**RECORDED DATA**
— Start —
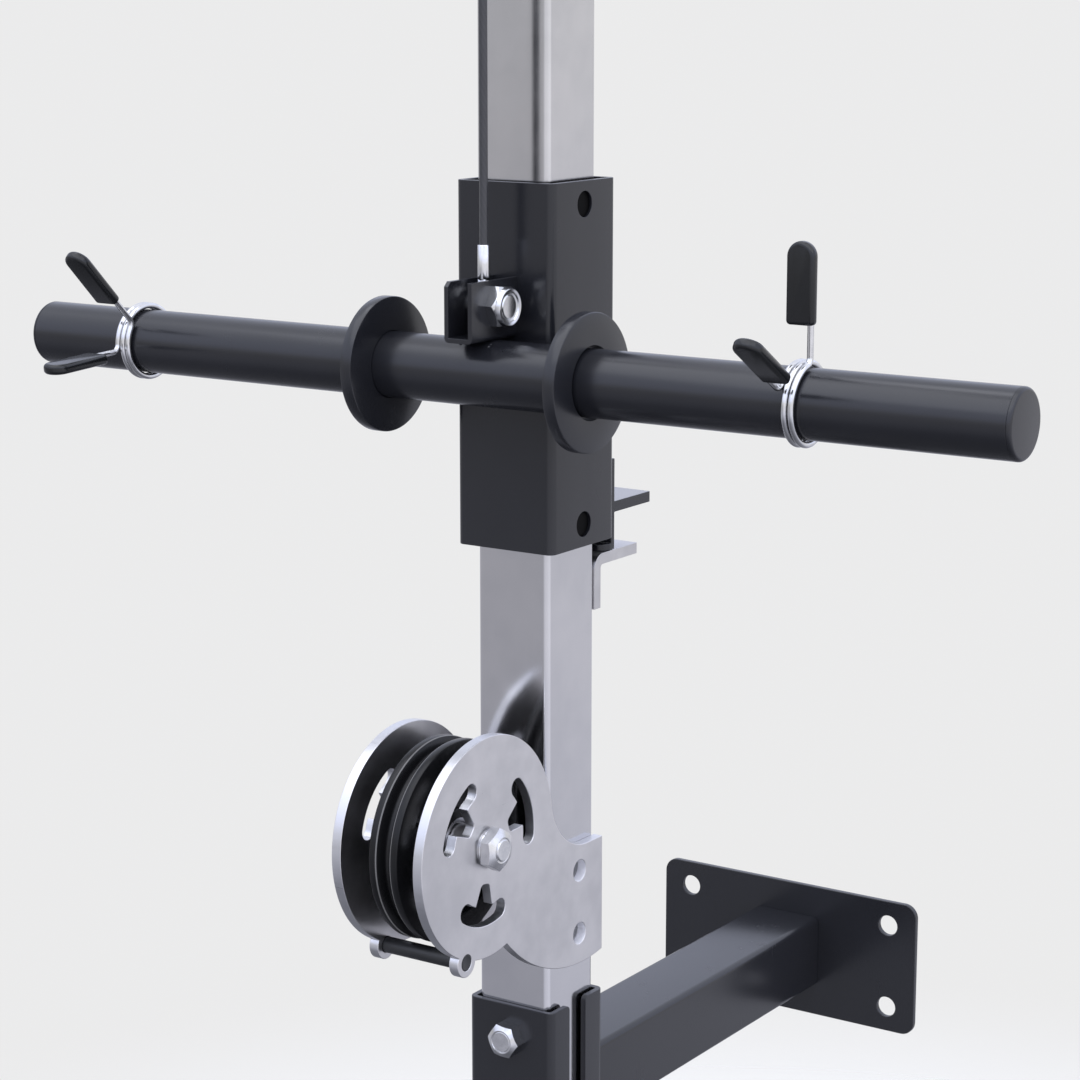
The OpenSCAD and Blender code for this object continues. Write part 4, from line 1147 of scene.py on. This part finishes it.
@dataclass
class WeightBar(Assembly):
    """The round bar, its closed ends, its plate stops and the welds, in millimetres."""

    body: ClassVar[str] = "carriage"
    radius: float = 24.5
    wall: float = 5.0
    half_length: float = 422.0
    end_round: float = 3.0
    disc_radius: float = 50.0
    disc_near: float = 83.0
    disc_width: float = 10.0
    relief: float = 26.25

    def build(self) -> None:
        """Makes the bar and all that is welded on it."""
        axis = middle("weight_bar")
        where = Way.RIGHT.stand((0.0, axis.y, axis.z))
        r, inner, seam = self.radius, self.radius - self.wall, self.half_length - self.end_round
        tube = mirrored([(inner, 0.2 - seam), (r - 0.3, 0.2 - seam), (r, 0.5 - seam),
                         (r, -200.0)], [(r, 0.0)])
        made = [(SHOP.turned("bar_tube", tube, 128, where, 30.0), "weight_bar")]
        ends = [SHOP.turned("cap", self.end_profile(), 128, where @ side.flip(), 30.0)
                for side in Side]
        made.append((SHOP.joined("bar_closed_ends", ends), "bar_end_caps"))
        for side in Side:
            name = side.name.lower()
            made.append((SHOP.turned(name + "_stop_disc", self.disc_profile(), 144,
                                     where @ side.flip(), 30.0), name + "_plate_stop"))
        made.append((self.welds(axis), "carriage_welds"))
        for obj, node in made:
            self.add(obj, self.finishes.coat, node)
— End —
**WHAT YOU NEED TO DO**
From the top of the listing above, restate each line word for word up to and including the line with "relief: float = 26.25"; add nothing else.

**EXPECTED OUTPUT**
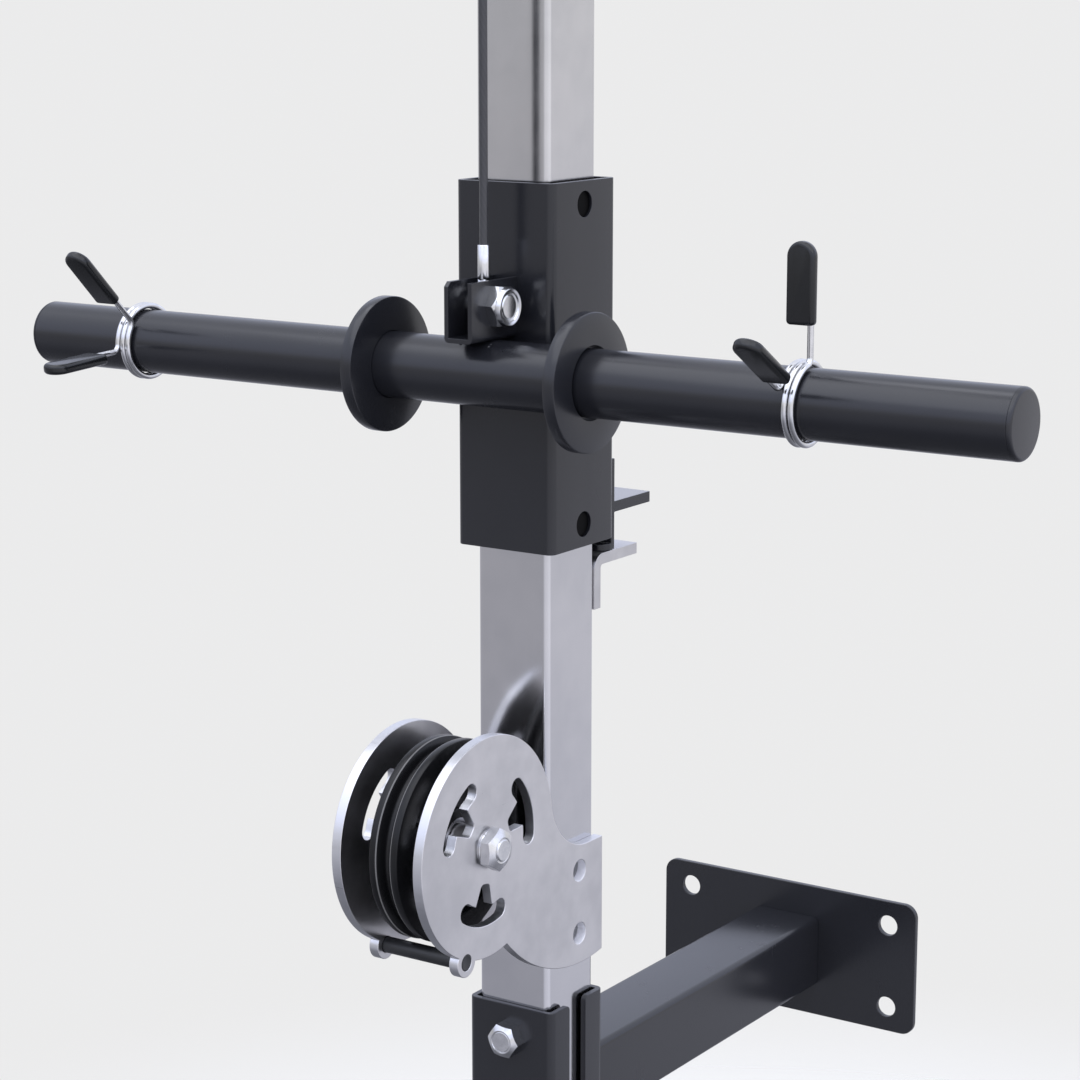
The OpenSCAD and Blender code for this object continues. Write part 4, from line 1147 of scene.py on. This part finishes it.
@dataclass
class WeightBar(Assembly):
    """The round bar, its closed ends, its plate stops and the welds, in millimetres."""

    body: ClassVar[str] = "carriage"
    radius: float = 24.5
    wall: float = 5.0
    half_length: float = 422.0
    end_round: float = 3.0
    disc_radius: float = 50.0
    disc_near: float = 83.0
    disc_width: float = 10.0
    relief: float = 26.25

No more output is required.